— Это будет письменным отчетом о том, как я видела себя в какие-то моменты времени. Потому что отчет о том, как, скажем, прошел наш первый сеанс, когда мы только познакомились, и о том, как мы с вами общаемся сейчас, — это две вещи настолько разные, что…
— И?
— Помимо этого, есть чисто литературные проблемы, проблемы вкуса, о которых вы, похоже, не думаете никогда. По сути, чем мы с вами занимались? Мы ломали стыд. В первую неделю нашего знакомства я была не в состоянии сказать: «Я помню отвращение, и жгучий стыд, и любопытство, которые я испытала, увидев обнаженным своего отца». У меня ушли многие месяцы на то, чтобы сломать в себе внутренние барьеры и обрести способность произносить вслух такие вещи. А теперь я могу, например, сказать: «…потому что мне хотелось, чтобы мой отец умер, и» — но человек, который прочтет это и который не имеет личного опыта ломания барьеров, он будет в шоке, как если б он увидел кровь, или же прочитал слово, которое принято считать постыдным, и этот шок проглотит все остальное.
Она сказала сухо:
— Дорогая моя Анна, вы наш совместный опыт используете для того, чтобы усилить рационалистичность ваших объяснений, почему вам больше не следует писать.
— Боже мой, нет, это не так. Мои речи вовсе к этому не сводятся.
— Или вы хотите сказать, что некоторые книги предназначены для меньшинства людей?
— Дорогая миссис Маркс, вы знаете прекрасно, что признаться в подобных мыслях означало бы для меня пойти наперекор всем своим принципам, даже если бы такие мысли у меня и были.
— Что ж, очень хорошо. Если бы такие мысли у вас были, расскажите, почему же некоторые книги предназначены для меньшинства.
Я немного подумала, а потом сказала:
— Это вопрос формы.
— Формы? А как же ваше содержание? Как я понимаю, такие люди, как вы, настаивают на разделении формы и содержания?
— Такие люди, как я, возможно, их и разделяют, а я нет. Во всяком случае, до сих пор я этого не делала. Но сейчас я говорю, что это вопрос формы. Люди не возражают против аморальных установок. Они не возражают против того искусства, в котором убийство — это хорошо, жестокость — хорошо, секс ради секса — тоже хорошо. Им это нравится, при том условии, что эти установки немножечко прикрыты, завернуты в нарядную бумажку. И они также любят установки иного рода, им нравится, когда им говорят: убийство — это плохо, жестокость — плохо, любовь же это — любовь, любовь, любовь. Однако для них вообще невыносимо, когда им говорят, что все это — неважно и не имеет ни малейшего значения, они не могут вынести бесформенности.
— Так, значит, бесформенные произведения искусства, если они были бы возможны и были бы предназначены для меньшинства?
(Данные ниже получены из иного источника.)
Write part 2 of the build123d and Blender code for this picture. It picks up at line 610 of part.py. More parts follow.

— Но я не придерживаюсь той точки зрения, что некоторые книги предназначаются для меньшинства. Вы знаете, что я так не считаю. Я не разделяю аристократического понимания искусства.
— Дорогая моя Анна, ваше отношение к искусству аристократично до такой степени, что вы пишете, когда вы это делаете, для себя одной.
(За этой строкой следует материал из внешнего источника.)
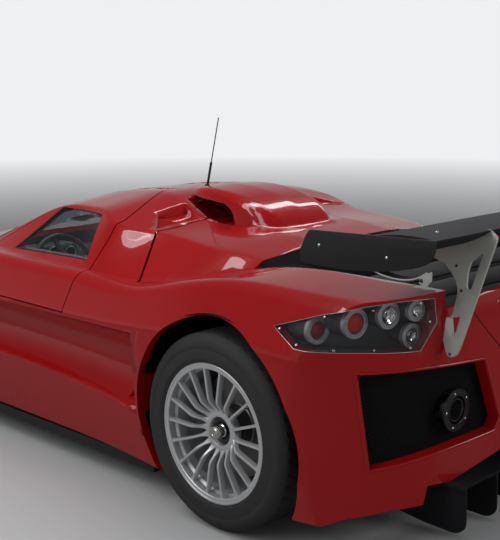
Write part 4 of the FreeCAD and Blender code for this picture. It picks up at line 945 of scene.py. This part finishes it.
def lattice(name, way):
    # crossed thin bars over a convex outline of (y, z): lines z = slope * y + offset, each cut to the stretch
    # that is inside every edge of the outline, and carried over the plate behind it
    depthAt, polygon = plateDepth(way), np.array(bars[name])
    edge = np.roll(polygon, -1, 0) - polygon
    inward = np.stack((-edge[:, 1], edge[:, 0]), -1)
    inward *= np.sign(((polygon.mean(0) - polygon) * inward).sum(1))[:, None]
    deep = np.array((way * bars["deep"], 0, 0))
    shapes = []
    for layer, slope in enumerate((bars["slope"], -bars["slope"])):
        offsets = polygon[:, 1] - slope * polygon[:, 0]
        offset = np.arange(offsets.min() + bars["pitch"] / 2, offsets.max(), bars["pitch"])
        rate = inward @ np.array((1.0, slope))
        start = np.stack((0 * offset, offset), -1)
        reach = ((polygon[None] - start[:, None]) * inward[None]).sum(-1) / rate[None]
        low = np.where(rate > 0, reach, -np.inf).max(1)
        high = np.where(rate < 0, reach, np.inf).min(1)
        inside = high - low > bars["shortest"]
        offset, low, high = offset[inside, None], low[inside, None], high[inside, None]
        y = low + (high - low) * np.linspace(0, 1, bars["steps"])
        lines = np.stack((depthAt(y), y, slope * y + offset), -1) + deep * layer
        sideways = unit((0, -slope, 1)) * bars["half"]
        shapes += [carried(line, ((-1, 0), (1, 0), (1, 1), (-1, 1)), sideways, deep) for line in lines]
    made(f"{name}Mesh", mirrored(joined(shapes)), "mesh", crease=40)


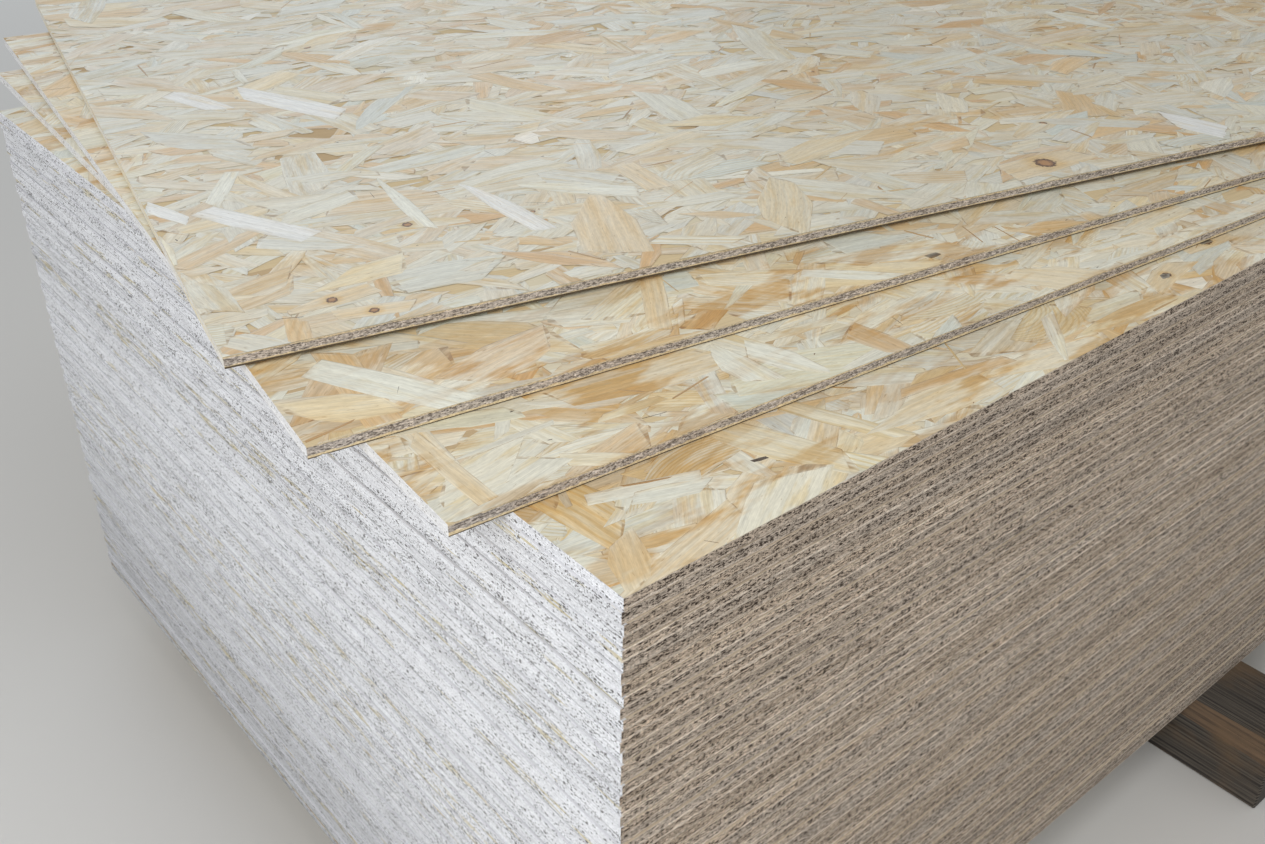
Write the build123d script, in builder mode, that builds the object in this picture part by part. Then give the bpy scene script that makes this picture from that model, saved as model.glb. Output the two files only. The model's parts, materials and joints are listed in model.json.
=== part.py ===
from build123d import *

import os
from math import pi, sin, sqrt

os.makedirs("parts", exist_ok=True)

# A stack of oriented strand board panels on sawn timber bearers, in millimetres.
# X runs along the panels, Y across them and Z up from the floor.
# The origin is the centre of the middle bearer's underside.

# One panel, an 11 mm board as it comes off the press
panel_length = 2500.0
panel_width = 1250.0
panel_thickness = 10.8
face_gap = 0.25
edge_break = 0.3

# The squared-up panels
squared_count = 67
stagger_along = 1.1
stagger_across = 0.9

# The three loose panels on top, each moved and turned from the true stack
lower_along = -7.8
lower_across = 32.8
lower_turn = -4.39
middle_along = -10.5
middle_across = 77.4
middle_turn = -8.35
upper_along = 20.4
upper_across = 123.4
upper_turn = -12.47
upper_cup = 2.8

# Bearers, with the waney arris that is left where the saw met the log's round
bearer_width = 150.0
bearer_height = 100.0
bearer_length = 1500.0
bearer_arris = 2.0
log_radius = 190.0
wane_front = 26.0
wane_waist = 11.0
wane_back = 19.0
wane_fall = 0.8
left_bearer_in = 250.0
middle_bearer_in = 1115.0
right_bearer_in = 350.0

# Places that follow from the sizes
panel_pitch = panel_thickness + face_gap
stack_centre = panel_length / 2 - middle_bearer_in
stack_left = -middle_bearer_in
stack_right = panel_length - middle_bearer_in
golden_turn = pi * (3 - sqrt(5))


def level(index):
    """Height of the underside of the panel with this index, counted from the lowest."""
    return bearer_height + index * panel_pitch


def stagger(index):
    """How far a squared-up panel lies off the true stack, never the same twice."""
    swing = index * golden_turn
    return stagger_along * sin(swing), stagger_across * sin(swing * swing)


def break_face_edges(panel):
    """Rub the sharp edges off both faces of a panel, as sawing and handling leave them."""
    rings = panel.edges().group_by(Axis.Z)
    chamfer(rings[0] + rings[-1], edge_break)


# Squared-up panels: one pattern panel, laid up once for each place in the stack
with BuildPart() as squared_panel:
    with BuildSketch():
        Rectangle(panel_length, panel_width)
    extrude(amount=panel_thickness)
    break_face_edges(squared_panel)

squared_places = []
for index in range(squared_count):
    along, across = stagger(index)
    squared_places.append((stack_centre + along, across, level(index)))

with BuildPart() as squared_panels:
    with Locations(*squared_places):
        add(squared_panel.part)


def loose_plane(index, along, across, turn):
    """The plane of a loose panel's underside: its centre, with X along the panel."""
    place = Location((stack_centre + along, across, level(index)), (0, 0, turn))
    return Plane(place)


# Lower loose panel, flat on the squared-up stack
with BuildPart() as loose_panel_lower:
    with BuildSketch(loose_plane(squared_count, lower_along, lower_across, lower_turn)):
        Rectangle(panel_length, panel_width)
    extrude(amount=panel_thickness)
    break_face_edges(loose_panel_lower)

# Middle loose panel
with BuildPart() as loose_panel_middle:
    with BuildSketch(loose_plane(squared_count + 1, middle_along, middle_across, middle_turn)):
        Rectangle(panel_length, panel_width)
    extrude(amount=panel_thickness)
    break_face_edges(loose_panel_middle)

# Upper loose panel, cupped so that both long edges lift off the panel below
upper_plane = loose_plane(squared_count + 2, upper_along, upper_across, upper_turn)
upper_end = Plane(
    origin=upper_plane.origin - upper_plane.x_dir * (panel_length / 2),
    x_dir=upper_plane.y_dir,
    z_dir=upper_plane.x_dir,
)
with BuildPart() as loose_panel_upper:
    with BuildSketch(upper_end):
        with BuildLine():
            half = panel_width / 2
            under = ThreePointArc((-half, upper_cup), (0, 0), (half, upper_cup))
            face_rise = upper_cup + panel_thickness
            over = ThreePointArc((-half, face_rise), (0, panel_thickness), (half, face_rise))
            Line(under @ 0, over @ 0)
            Line(under @ 1, over @ 1)
        make_face()
    extrude(amount=panel_length)
    long_edges = loose_panel_upper.edges().filter_by(GeomType.LINE)
    chamfer(long_edges.filter_by(lambda edge: edge.length > panel_width), edge_break)


def wane_outline(depth, side):
    """Outline of what the log's round leaves missing at one arris, on a section plane."""
    edge = side * bearer_width / 2
    clear = edge + side * log_radius
    above = bearer_height + log_radius
    on_top = (edge - side * depth, bearer_height)
    on_side = (edge, bearer_height - depth * wane_fall)
    RadiusArc(on_top, on_side, side * log_radius)
    Polyline(on_side, (clear, on_side[1]), (clear, above), (on_top[0], above), on_top)


def bearer(centre, side, wanes):
    """A sawn bearer lying across the stack, with one waney arris on the given side."""
    with BuildPart() as timber:
        with BuildSketch(Plane(origin=(centre, 0, 0))):
            Rectangle(bearer_width, bearer_length)
        extrude(amount=bearer_height)
        chamfer(timber.edges(), bearer_arris)
        reach = bearer_length / 2 + bearer_arris
        for across, depth in zip((-reach, 0, reach), wanes):
            with BuildSketch(Plane(origin=(centre, across, 0), x_dir=(1, 0, 0), z_dir=(0, -1, 0))):
                with BuildLine():
                    wane_outline(depth, side)
                make_face()
        loft(mode=Mode.SUBTRACT)
    return timber.part


front_to_back = (wane_front, wane_waist, wane_back)
back_to_front = (wane_back, wane_waist, wane_front)
bearer_left = bearer(stack_left + left_bearer_in, 1, back_to_front)
bearer_middle = bearer(0, -1, front_to_back)
bearer_right = bearer(stack_right - right_bearer_in, 1, front_to_back)

squared_panels.part.label = "squared_panels"
loose_panel_lower.part.label = "loose_panel_lower"
loose_panel_middle.part.label = "loose_panel_middle"
loose_panel_upper.part.label = "loose_panel_upper"
bearer_left.label = "bearer_left"
bearer_middle.label = "bearer_middle"
bearer_right.label = "bearer_right"

export_step(squared_panels.part, "parts/squared_panels.step")
export_step(loose_panel_lower.part, "parts/loose_panel_lower.step")
export_step(loose_panel_middle.part, "parts/loose_panel_middle.step")
export_step(loose_panel_upper.part, "parts/loose_panel_upper.step")
export_step(bearer_left, "parts/bearer_left.step")
export_step(bearer_middle, "parts/bearer_middle.step")
export_step(bearer_right, "parts/bearer_right.step")
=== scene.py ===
"""Looks of a stack of oriented strand board panels on sawn bearers.

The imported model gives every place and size. This script models the panels anew with torn sawn
edges, lays wood strands over the faces that lie open, and gives the bearers their finish.
"""

import json
import logging
import math
from dataclasses import dataclass, field
from enum import Enum

import bpy
import numpy as np
from mathutils import Matrix, Vector

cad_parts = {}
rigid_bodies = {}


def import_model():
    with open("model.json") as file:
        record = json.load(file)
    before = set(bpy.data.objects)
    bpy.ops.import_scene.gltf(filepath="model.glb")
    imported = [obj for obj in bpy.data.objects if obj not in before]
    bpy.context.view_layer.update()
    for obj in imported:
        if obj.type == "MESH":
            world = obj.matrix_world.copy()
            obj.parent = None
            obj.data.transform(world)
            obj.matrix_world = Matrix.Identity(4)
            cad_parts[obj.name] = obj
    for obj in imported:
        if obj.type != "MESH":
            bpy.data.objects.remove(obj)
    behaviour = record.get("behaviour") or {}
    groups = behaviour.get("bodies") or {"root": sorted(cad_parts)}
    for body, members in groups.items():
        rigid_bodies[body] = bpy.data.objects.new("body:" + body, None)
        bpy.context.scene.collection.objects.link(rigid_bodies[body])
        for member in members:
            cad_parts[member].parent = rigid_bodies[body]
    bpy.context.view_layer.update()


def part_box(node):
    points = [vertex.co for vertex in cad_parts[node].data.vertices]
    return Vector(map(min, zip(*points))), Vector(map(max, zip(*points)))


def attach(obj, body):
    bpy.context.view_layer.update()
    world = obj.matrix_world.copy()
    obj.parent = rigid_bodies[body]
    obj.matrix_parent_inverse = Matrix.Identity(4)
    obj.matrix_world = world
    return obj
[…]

— И точно так же поступают и остальные, — пробормотала я, неожиданно для самой себя.
— Какие остальные?
— Все остальные, по всему миру, кто пишет в потайных тетрадях, потому что они боятся своих мыслей.
— Так вы боитесь своих мыслей?
И она потянулась за журналом с расписанием приема пациентов, что означало, что на сегодня сеанс закончен.
Здесь — еще одна черная жирная черта поперек страницы.
Когда я переехала в эту новую квартиру и занялась обустройством своей большой комнаты, то первым делом купила рабочий стол и выложила на него свои тетради. А ведь в той, другой, квартире в доме у Молли тетради хранились в засунутом под кровать чемодане. Я покупала их, не имея какого-то определенного плана. Откровенно говоря, я не думаю, что когда-нибудь, до того как переехала сюда, хоть раз сказала себе: у меня есть четыре тетради: черная тетрадь, посвященная Анне Вулф — писательнице; красная тетрадь, в которой речь идет о политике; желтая тетрадь, в которой я превращаю свой опыт в художественное повествование; и синяя тетрадь, которая претендует на то, чтобы быть дневником. В доме у Молли тетради были чем-то таким, о чем я никогда не думала; и, разумеется, я никогда не воспринимала их как свою работу или как нечто, за что я несу ответственность.
Жизненно важные вещи заводятся в жизни как-то незаметно, вы их не ждете, вы не задаете для них определенных форм в своем сознании. Вы их распознаете, когда они уже появились, вот и все.